> **Aim of the exercise**
Repeat every line below exactly as it reads.

> **Dataset rows**
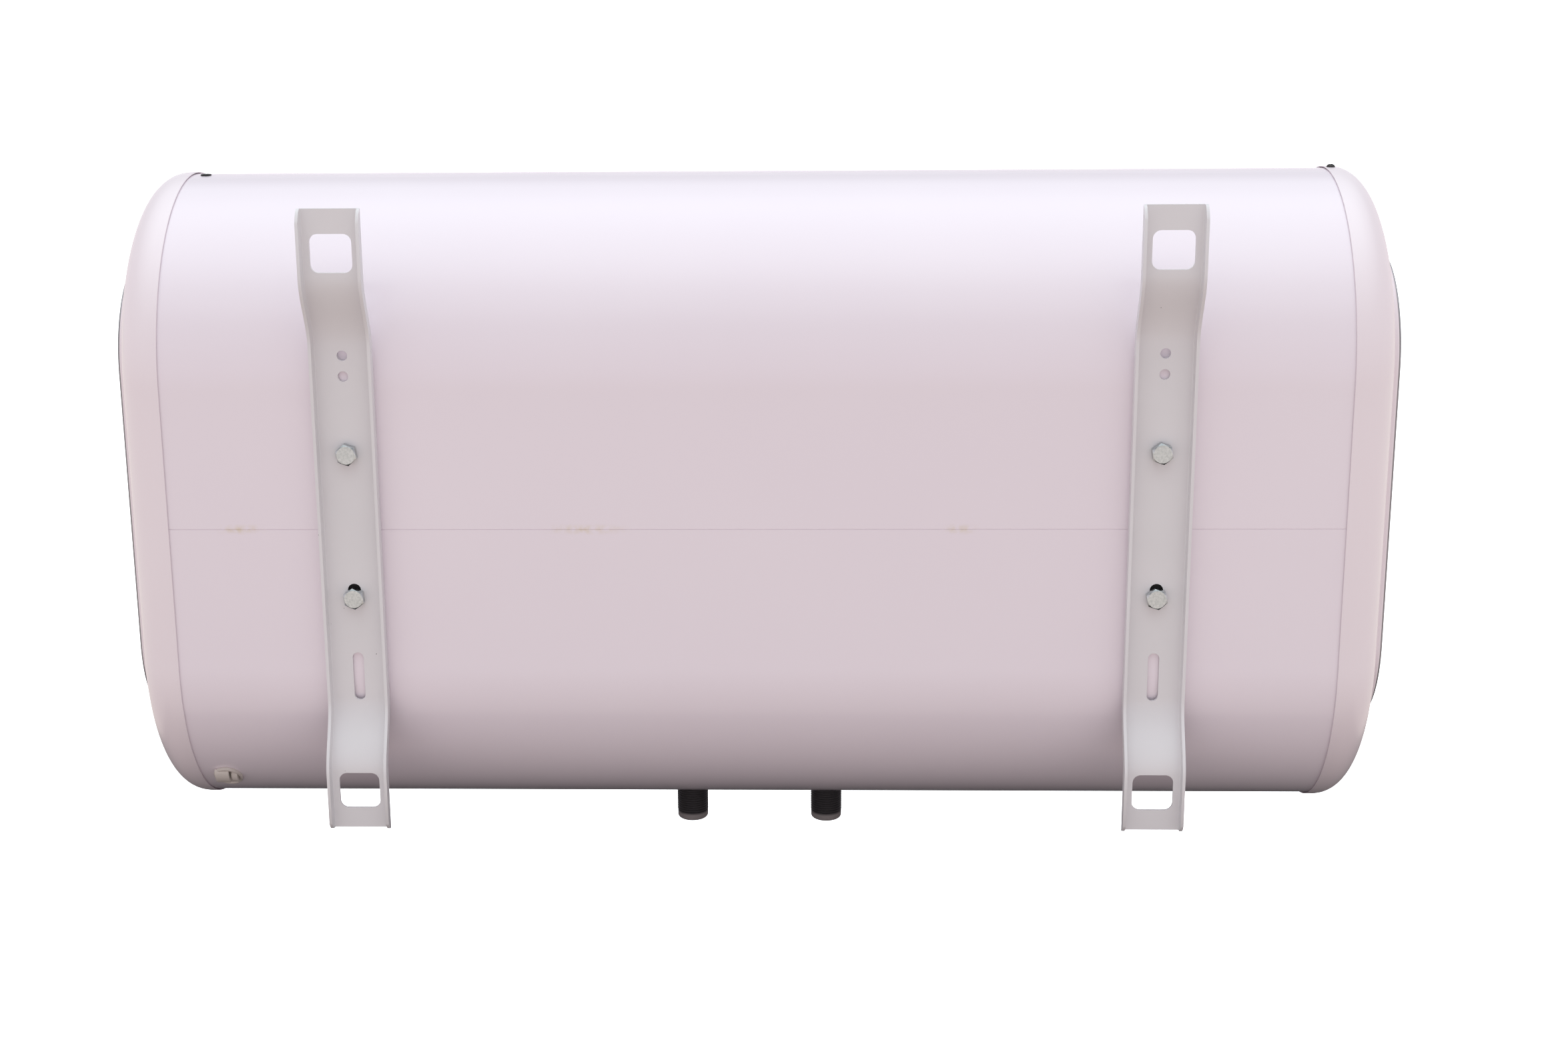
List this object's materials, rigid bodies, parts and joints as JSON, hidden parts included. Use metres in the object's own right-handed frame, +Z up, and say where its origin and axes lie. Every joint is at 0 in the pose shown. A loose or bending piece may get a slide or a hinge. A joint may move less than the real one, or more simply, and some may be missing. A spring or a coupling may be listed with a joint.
{
  "type": "tank water heater",
  "caption": "Horizontal wall-hung electric storage water heater with a flat oval white casing, moulded end caps, stepped hanging brackets and bottom pipe connections.",
  "frame": {"origin": "on the wall plane, midway between the two hanging brackets, at the casing's mid-height", "axes": "+Y points into the wall, +Z up, +X along the casing towards the electrical end, which is on the right of a user who faces the heater's front"},
  "size_m": [0.8766, 0.3074, 0.4859],
  "materials": {
    "casing_paint": "gloss",
    "cap_plastic": "gloss",
    "trim_grey": "satin",
    "bracket_coat": "satin",
    "zinc": "polished",
    "black_plastic": "satin",
    "black_screw": "satin",
    "black_rubber": "matte",
    "gland_plastic": "satin",
    "foam": "matte",
    "tank_enamel": "satin",
    "steel": "satin",
    "element_sheath": "satin",
    "anode_magnesium": "matte",
    "circuit_board": "satin",
    "dark_pane": "gloss"
  },
  "bodies": {
    "heater": {"outer_casing": "casing_paint", "foam_insulation": "foam", "end_cap_right": "cap_plastic", "end_cap_left": "cap_plastic", "end_panel_right": "cap_plastic", "end_panel_left": "cap_plastic", "end_trim_right": "trim_grey", "end_trim_left": "trim_grey", "foam_hole_plug": "black_plastic", "cap_screw_left_top": "black_screw", "cap_screw_left_bottom": "black_screw", "cap_screw_right_bottom": "black_screw", "hanging_bracket_right": "bracket_coat", "hanging_bracket_left": "bracket_coat", "bracket_bolt_right_upper": "zinc", "bracket_bolt_right_lower": "zinc", "bracket_bolt_left_upper": "zinc", "bracket_bolt_left_lower": "zinc", "tank_strap_right": "steel", "tank_strap_left": "steel", "upper_tank": "tank_enamel", "lower_tank": "tank_enamel", "crossover_sleeve": "steel", "crossover_pipe": "steel", "hot_outlet_nipple": "steel", "cold_inlet_nipple": "steel", "hot_outlet_seal": "black_rubber", "cold_inlet_seal": "black_rubber", "hot_water_pipe": "steel", "inlet_diffuser": "cap_plastic", "upper_flange_gasket": "black_rubber", "lower_flange_gasket": "black_rubber", "upper_flange": "steel", "lower_flange": "steel", "upper_heating_element": "element_sheath", "lower_heating_element": "element_sheath", "upper_thermowell": "steel", "lower_thermowell": "steel", "anode_rod": "anode_magnesium", "upper_flange_bolt_1": "zinc", "upper_flange_bolt_2": "zinc", "upper_flange_bolt_3": "zinc", "lower_flange_bolt_1": "zinc", "lower_flange_bolt_2": "zinc", "lower_flange_bolt_3": "zinc", "cord_gland_rim": "gland_plastic", "cord_gland_jaws": "gland_plastic", "component_plate": "steel", "relay_board": "circuit_board", "terminal_block": "cap_plastic", "thermal_cutout": "black_plastic", "control_panel": "cap_plastic", "display_window": "dark_pane", "control_board": "circuit_board"},
    "temperature_knob": {"temperature_knob": "trim_grey"},
    "power_button": {"power_button": "cap_plastic"},
    "mode_button": {"mode_button": "cap_plastic"},
    "hot_protector": {"hot_outlet_thread_protector": "black_plastic"},
    "cold_protector": {"cold_inlet_thread_protector": "black_plastic"}
  },
  "joints": [
    {"name": "knob_turn", "type": "hinge", "parent": "heater", "child": "temperature_knob", "pos_m": [0.281, -0.3, 0], "axis": [0, 1, 0], "range_deg": [0, 270]},
    {"name": "power_press", "type": "slide", "parent": "heater", "child": "power_button", "axis": [0, 1, 0], "range_m": [0, 0.0015], "stiffness_N_per_m": 600},
    {"name": "mode_press", "type": "slide", "parent": "heater", "child": "mode_button", "axis": [0, 1, 0], "range_m": [0, 0.0015], "stiffness_N_per_m": 600},
    {"name": "hot_protector_pull", "type": "slide", "parent": "heater", "child": "hot_protector", "axis": [0, 0, -1], "range_m": [0, 0.03]},
    {"name": "cold_protector_pull", "type": "slide", "parent": "heater", "child": "cold_protector", "axis": [0, 0, -1], "range_m": [0, 0.03]}
  ]
}
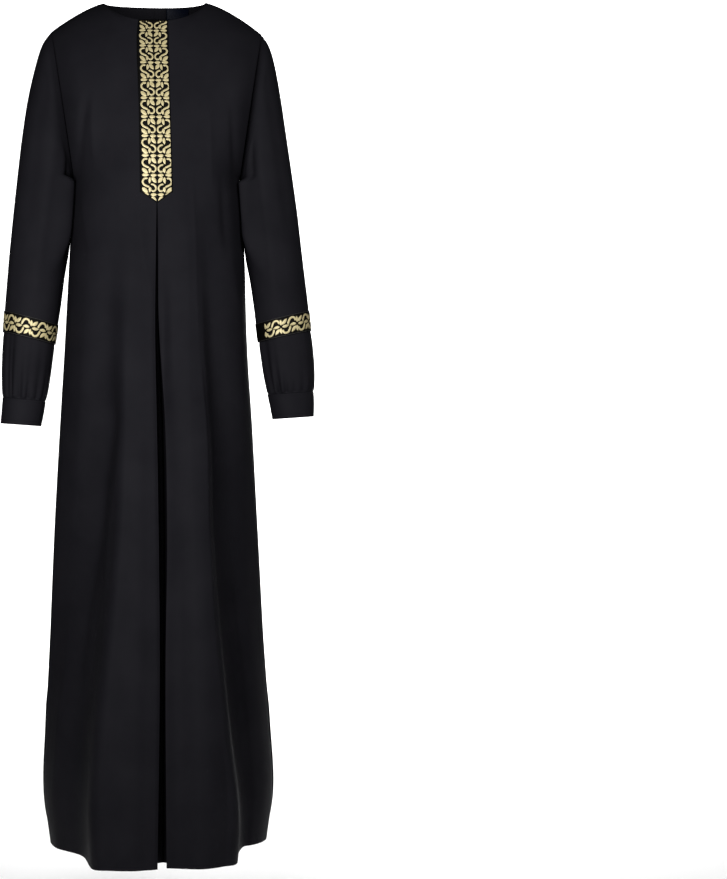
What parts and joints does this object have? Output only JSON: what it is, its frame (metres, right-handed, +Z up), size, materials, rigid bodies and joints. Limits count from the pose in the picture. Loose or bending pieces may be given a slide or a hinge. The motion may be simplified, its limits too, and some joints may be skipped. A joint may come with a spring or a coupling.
{
  "type": "abaya",
  "caption": "Floor-length black abaya, hollow as worn: round neck, gold woven trim down the front and round the gathered sleeves, deep pleats at front and back.",
  "frame": {"origin": "centre of the neck opening, level with the points where the shoulder seams meet the neckline", "axes": "+Z up the wearer's body, the front faces -Y, +X is the wearer's left"},
  "size_m": [0.5287, 0.462, 1.4397],
  "materials": {
    "crepe": "matte black crepe",
    "gold_weave": "pale gold jacquard ribbon on a dark ground",
    "label": "plain navy satin"
  },
  "bodies": {
    "root": {"front_left": "crepe", "front_right": "crepe", "back_left": "crepe", "back_right": "crepe", "sleeve_left": "crepe", "sleeve_right": "crepe", "lower_sleeve_left": "crepe", "lower_sleeve_right": "crepe", "cuff_left": "crepe", "cuff_right": "crepe", "sleeve_band_left": "gold_weave", "sleeve_band_right": "gold_weave", "front_trim": "gold_weave", "neck_label": "label"}
  },
  "joints": []
}
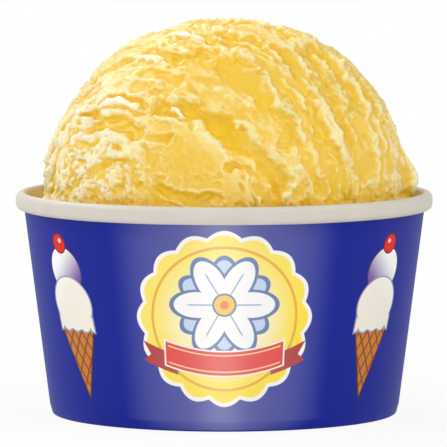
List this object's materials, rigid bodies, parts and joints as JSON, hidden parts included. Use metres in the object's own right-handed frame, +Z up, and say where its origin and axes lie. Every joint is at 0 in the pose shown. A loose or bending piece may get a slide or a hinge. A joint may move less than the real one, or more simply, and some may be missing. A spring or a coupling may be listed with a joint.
{
  "type": "ice cream cup",
  "caption": "Round paper cup with a rolled rim and set-in base, filled with scooped vanilla ice cream whose ridged ball stands above the rim.",
  "frame": {"origin": "middle of the ring that the cup stands on", "axes": "+Z up along the cup's axis, the printed front looks along -Y, +X to the right of someone facing it"},
  "size_m": [0.09, 0.09, 0.0859],
  "materials": {
    "wall_board": "satin",
    "base_board": "satin",
    "ice_cream": "satin"
  },
  "bodies": {
    "root": {"cup_wall": "wall_board", "cup_base": "base_board", "ice_cream": "ice_cream"}
  },
  "joints": []
}
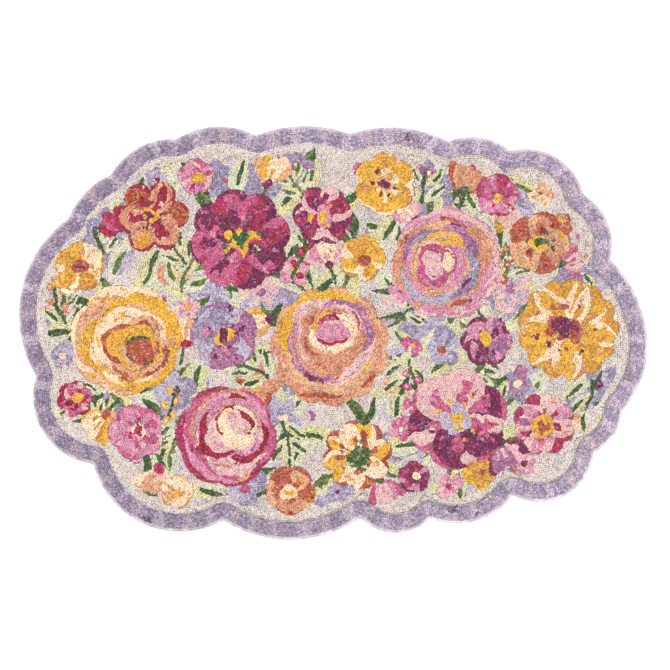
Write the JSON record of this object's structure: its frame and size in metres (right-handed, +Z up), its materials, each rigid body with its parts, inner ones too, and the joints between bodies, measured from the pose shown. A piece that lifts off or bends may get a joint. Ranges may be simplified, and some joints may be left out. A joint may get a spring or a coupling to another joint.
{
  "type": "hooked floral rug",
  "caption": "Scalloped oval hooked-wool rug with a block border, a carved line inside it and a field of raised blooms.",
  "frame": {"origin": "centre of the underside's bounding box, on the floor", "axes": "+X along the rug's length, +Y across it, +Z up out of the pile"},
  "size_m": [0.9094, 0.5978, 0.0109],
  "materials": {
    "wool_pile": "looped wool pile in many muted and bright shades, matt"
  },
  "bodies": {
    "root": {"hooked_rug": "wool_pile"}
  },
  "joints": []
}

> **Task output**
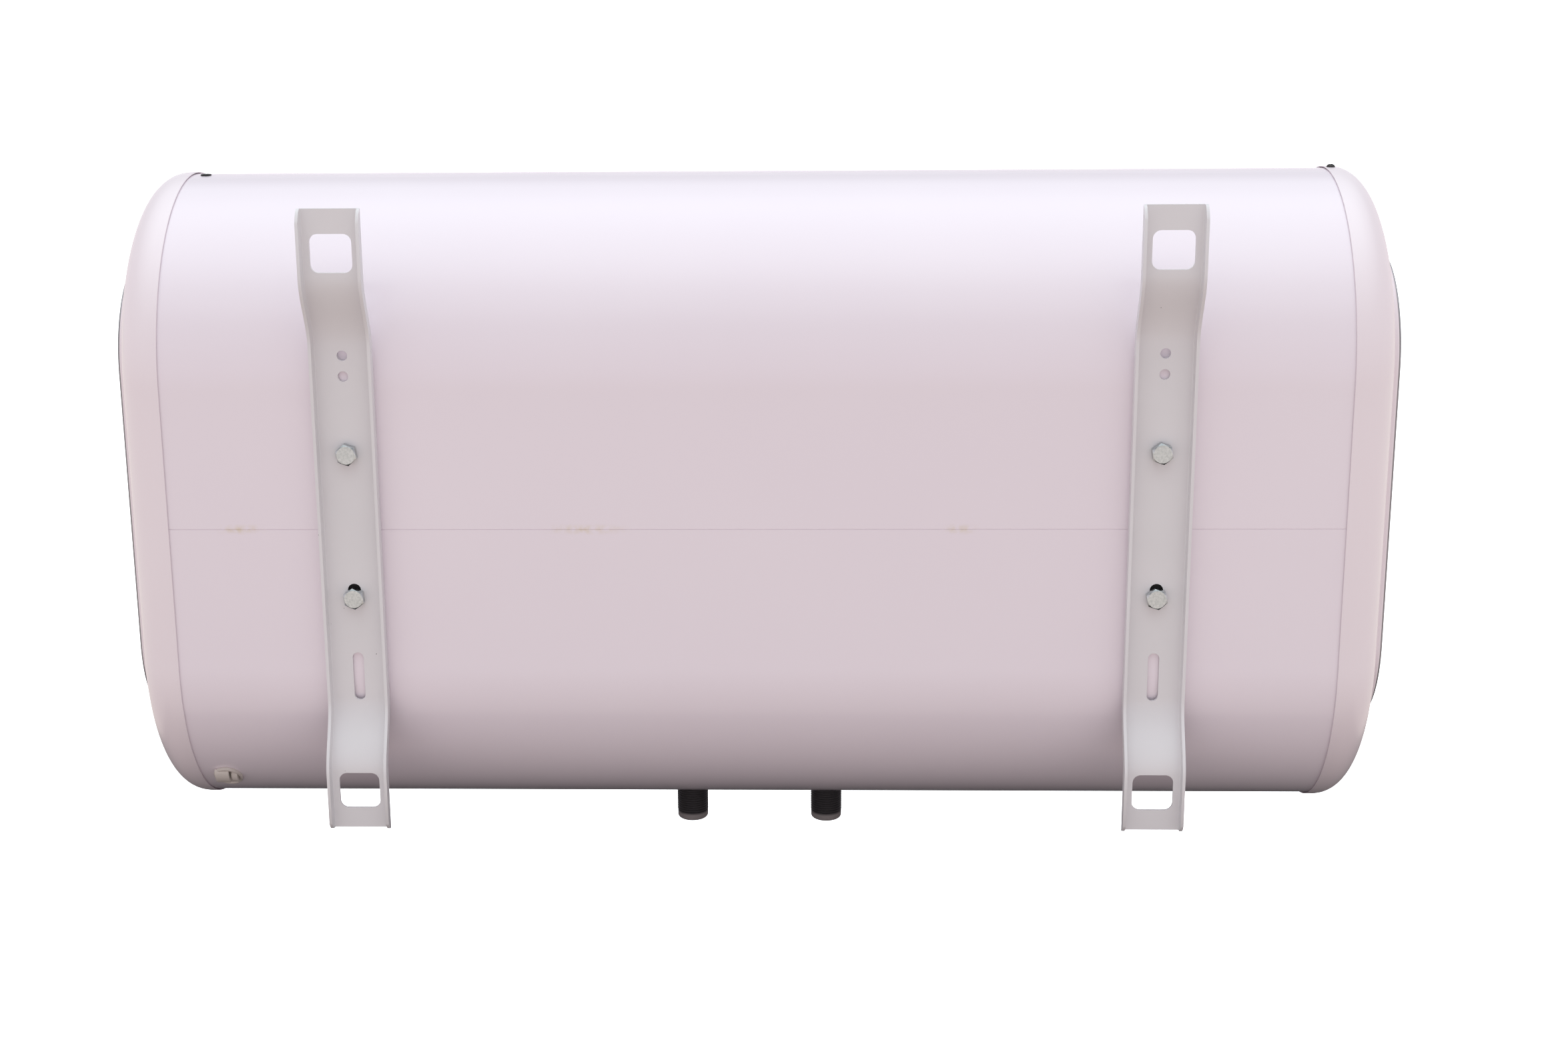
List this object's materials, rigid bodies, parts and joints as JSON, hidden parts included. Use metres in the object's own right-handed frame, +Z up, and say where its origin and axes lie. Every joint is at 0 in the pose shown. A loose or bending piece may get a slide or a hinge. A joint may move less than the real one, or more simply, and some may be missing. A spring or a coupling may be listed with a joint.
{
  "type": "tank water heater",
  "caption": "Horizontal wall-hung electric storage water heater with a flat oval white casing, moulded end caps, stepped hanging brackets and bottom pipe connections.",
  "frame": {"origin": "on the wall plane, midway between the two hanging brackets, at the casing's mid-height", "axes": "+Y points into the wall, +Z up, +X along the casing towards the electrical end, which is on the right of a user who faces the heater's front"},
  "size_m": [0.8766, 0.3074, 0.4859],
  "materials": {
    "casing_paint": "gloss",
    "cap_plastic": "gloss",
    "trim_grey": "satin",
    "bracket_coat": "satin",
    "zinc": "polished",
    "black_plastic": "satin",
    "black_screw": "satin",
    "black_rubber": "matte",
    "gland_plastic": "satin",
    "foam": "matte",
    "tank_enamel": "satin",
    "steel": "satin",
    "element_sheath": "satin",
    "anode_magnesium": "matte",
    "circuit_board": "satin",
    "dark_pane": "gloss"
  },
  "bodies": {
    "heater": {"outer_casing": "casing_paint", "foam_insulation": "foam", "end_cap_right": "cap_plastic", "end_cap_left": "cap_plastic", "end_panel_right": "cap_plastic", "end_panel_left": "cap_plastic", "end_trim_right": "trim_grey", "end_trim_left": "trim_grey", "foam_hole_plug": "black_plastic", "cap_screw_left_top": "black_screw", "cap_screw_left_bottom": "black_screw", "cap_screw_right_bottom": "black_screw", "hanging_bracket_right": "bracket_coat", "hanging_bracket_left": "bracket_coat", "bracket_bolt_right_upper": "zinc", "bracket_bolt_right_lower": "zinc", "bracket_bolt_left_upper": "zinc", "bracket_bolt_left_lower": "zinc", "tank_strap_right": "steel", "tank_strap_left": "steel", "upper_tank": "tank_enamel", "lower_tank": "tank_enamel", "crossover_sleeve": "steel", "crossover_pipe": "steel", "hot_outlet_nipple": "steel", "cold_inlet_nipple": "steel", "hot_outlet_seal": "black_rubber", "cold_inlet_seal": "black_rubber", "hot_water_pipe": "steel", "inlet_diffuser": "cap_plastic", "upper_flange_gasket": "black_rubber", "lower_flange_gasket": "black_rubber", "upper_flange": "steel", "lower_flange": "steel", "upper_heating_element": "element_sheath", "lower_heating_element": "element_sheath", "upper_thermowell": "steel", "lower_thermowell": "steel", "anode_rod": "anode_magnesium", "upper_flange_bolt_1": "zinc", "upper_flange_bolt_2": "zinc", "upper_flange_bolt_3": "zinc", "lower_flange_bolt_1": "zinc", "lower_flange_bolt_2": "zinc", "lower_flange_bolt_3": "zinc", "cord_gland_rim": "gland_plastic", "cord_gland_jaws": "gland_plastic", "component_plate": "steel", "relay_board": "circuit_board", "terminal_block": "cap_plastic", "thermal_cutout": "black_plastic", "control_panel": "cap_plastic", "display_window": "dark_pane", "control_board": "circuit_board"},
    "temperature_knob": {"temperature_knob": "trim_grey"},
    "power_button": {"power_button": "cap_plastic"},
    "mode_button": {"mode_button": "cap_plastic"},
    "hot_protector": {"hot_outlet_thread_protector": "black_plastic"},
    "cold_protector": {"cold_inlet_thread_protector": "black_plastic"}
  },
  "joints": [
    {"name": "knob_turn", "type": "hinge", "parent": "heater", "child": "temperature_knob", "pos_m": [0.281, -0.3, 0], "axis": [0, 1, 0], "range_deg": [0, 270]},
    {"name": "power_press", "type": "slide", "parent": "heater", "child": "power_button", "axis": [0, 1, 0], "range_m": [0, 0.0015], "stiffness_N_per_m": 600},
    {"name": "mode_press", "type": "slide", "parent": "heater", "child": "mode_button", "axis": [0, 1, 0], "range_m": [0, 0.0015], "stiffness_N_per_m": 600},
    {"name": "hot_protector_pull", "type": "slide", "parent": "heater", "child": "hot_protector", "axis": [0, 0, -1], "range_m": [0, 0.03]},
    {"name": "cold_protector_pull", "type": "slide", "parent": "heater", "child": "cold_protector", "axis": [0, 0, -1], "range_m": [0, 0.03]}
  ]
}
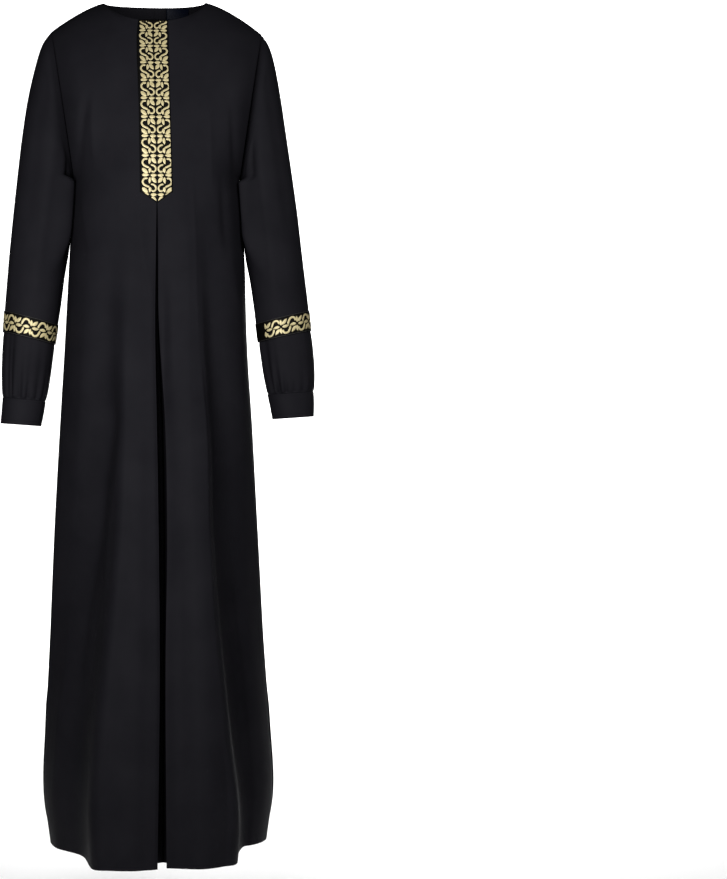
What parts and joints does this object have? Output only JSON: what it is, its frame (metres, right-handed, +Z up), size, materials, rigid bodies and joints. Limits count from the pose in the picture. Loose or bending pieces may be given a slide or a hinge. The motion may be simplified, its limits too, and some joints may be skipped. A joint may come with a spring or a coupling.
{
  "type": "abaya",
  "caption": "Floor-length black abaya, hollow as worn: round neck, gold woven trim down the front and round the gathered sleeves, deep pleats at front and back.",
  "frame": {"origin": "centre of the neck opening, level with the points where the shoulder seams meet the neckline", "axes": "+Z up the wearer's body, the front faces -Y, +X is the wearer's left"},
  "size_m": [0.5287, 0.462, 1.4397],
  "materials": {
    "crepe": "matte black crepe",
    "gold_weave": "pale gold jacquard ribbon on a dark ground",
    "label": "plain navy satin"
  },
  "bodies": {
    "root": {"front_left": "crepe", "front_right": "crepe", "back_left": "crepe", "back_right": "crepe", "sleeve_left": "crepe", "sleeve_right": "crepe", "lower_sleeve_left": "crepe", "lower_sleeve_right": "crepe", "cuff_left": "crepe", "cuff_right": "crepe", "sleeve_band_left": "gold_weave", "sleeve_band_right": "gold_weave", "front_trim": "gold_weave", "neck_label": "label"}
  },
  "joints": []
}
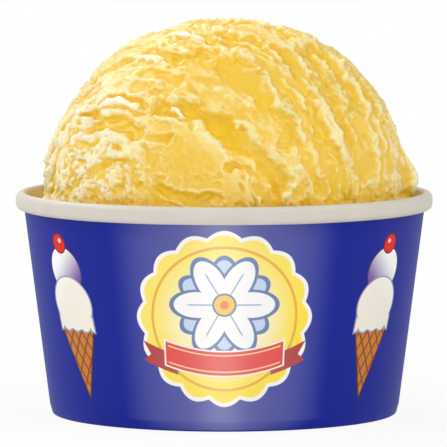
List this object's materials, rigid bodies, parts and joints as JSON, hidden parts included. Use metres in the object's own right-handed frame, +Z up, and say where its origin and axes lie. Every joint is at 0 in the pose shown. A loose or bending piece may get a slide or a hinge. A joint may move less than the real one, or more simply, and some may be missing. A spring or a coupling may be listed with a joint.
{
  "type": "ice cream cup",
  "caption": "Round paper cup with a rolled rim and set-in base, filled with scooped vanilla ice cream whose ridged ball stands above the rim.",
  "frame": {"origin": "middle of the ring that the cup stands on", "axes": "+Z up along the cup's axis, the printed front looks along -Y, +X to the right of someone facing it"},
  "size_m": [0.09, 0.09, 0.0859],
  "materials": {
    "wall_board": "satin",
    "base_board": "satin",
    "ice_cream": "satin"
  },
  "bodies": {
    "root": {"cup_wall": "wall_board", "cup_base": "base_board", "ice_cream": "ice_cream"}
  },
  "joints": []
}
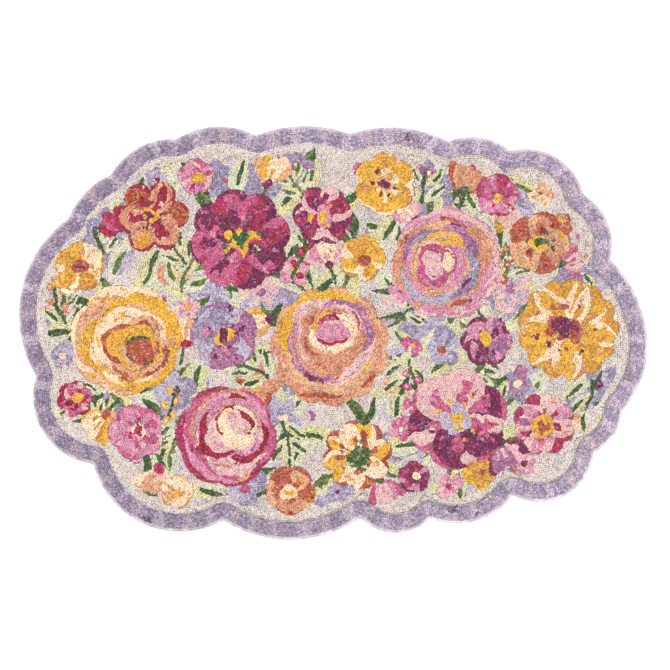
Write the JSON record of this object's structure: its frame and size in metres (right-handed, +Z up), its materials, each rigid body with its parts, inner ones too, and the joints between bodies, measured from the pose shown. A piece that lifts off or bends may get a joint. Ranges may be simplified, and some joints may be left out. A joint may get a spring or a coupling to another joint.
{
  "type": "hooked floral rug",
  "caption": "Scalloped oval hooked-wool rug with a block border, a carved line inside it and a field of raised blooms.",
  "frame": {"origin": "centre of the underside's bounding box, on the floor", "axes": "+X along the rug's length, +Y across it, +Z up out of the pile"},
  "size_m": [0.9094, 0.5978, 0.0109],
  "materials": {
    "wool_pile": "looped wool pile in many muted and bright shades, matt"
  },
  "bodies": {
    "root": {"hooked_rug": "wool_pile"}
  },
  "joints": []
}